Another recent report from NOAA found that New Jersey experiences an average of just over eight days of sunny-day, or nuisance, flooding a year. However, if global fossil-fuel emissions continue at the current rate, and more robust flood mitigation infrastructure is not built, the annual rate of nuisance flooding will likely be two times to three times greater.
When lunar wobble gets serious
Such an increase in nuisance flooding driven by sea-level rise will make what was once an inconspicuous episode — the lunar wobble — into a serious issue with serious implications.

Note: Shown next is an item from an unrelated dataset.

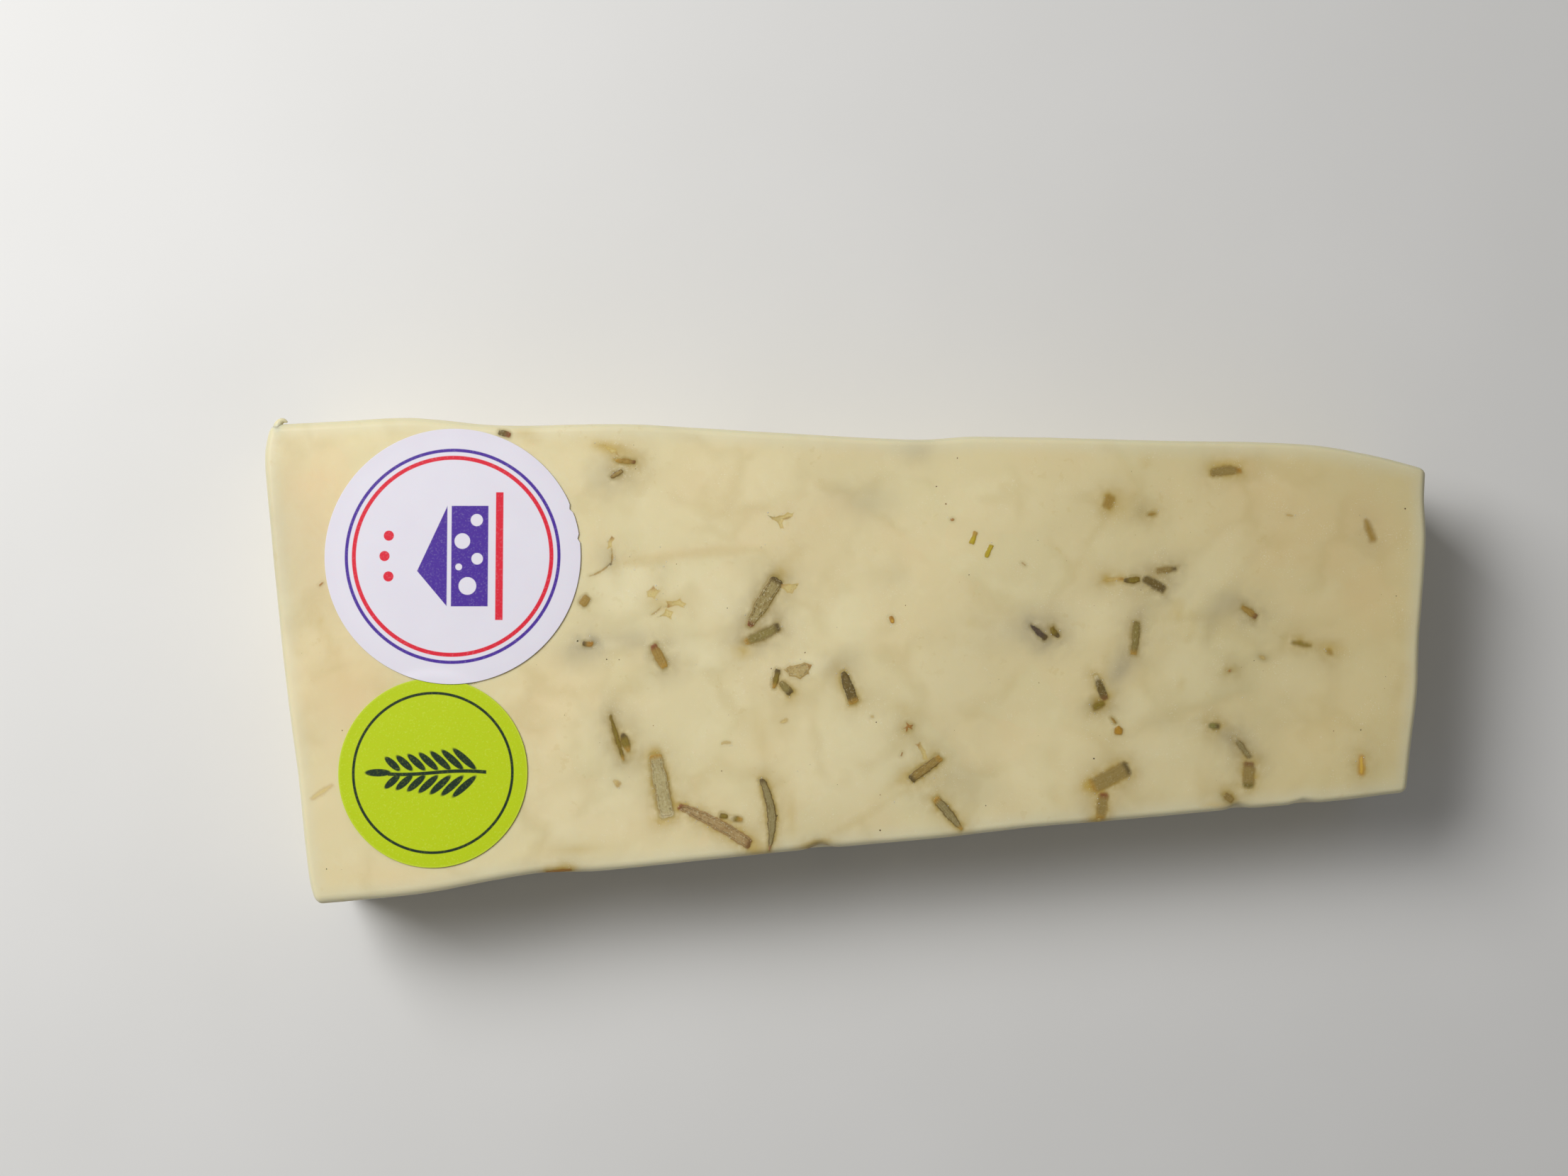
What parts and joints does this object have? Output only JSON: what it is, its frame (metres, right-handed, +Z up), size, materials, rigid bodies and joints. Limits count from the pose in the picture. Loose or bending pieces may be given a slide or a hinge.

One of the primary reasons for the study was to tease out specific stressors in the environment to get a clearer picture of the myriad factors that play into sea-level rise, Sweet said. It’s important for people to understand, Sweet continued, that a flooded street at the Shore might be due to a single thing, like wind direction, the full moon, a global weather pattern like El Niño, or something else — or any combination of them all.
“We’re trying to increase awareness and preparedness so communities have the resources in hand or budgeted so they can respond appropriately,” Sweet said. “It’s not to scare people; it’s to inform them that, unless you change, here are some pretty good estimates of your risk.”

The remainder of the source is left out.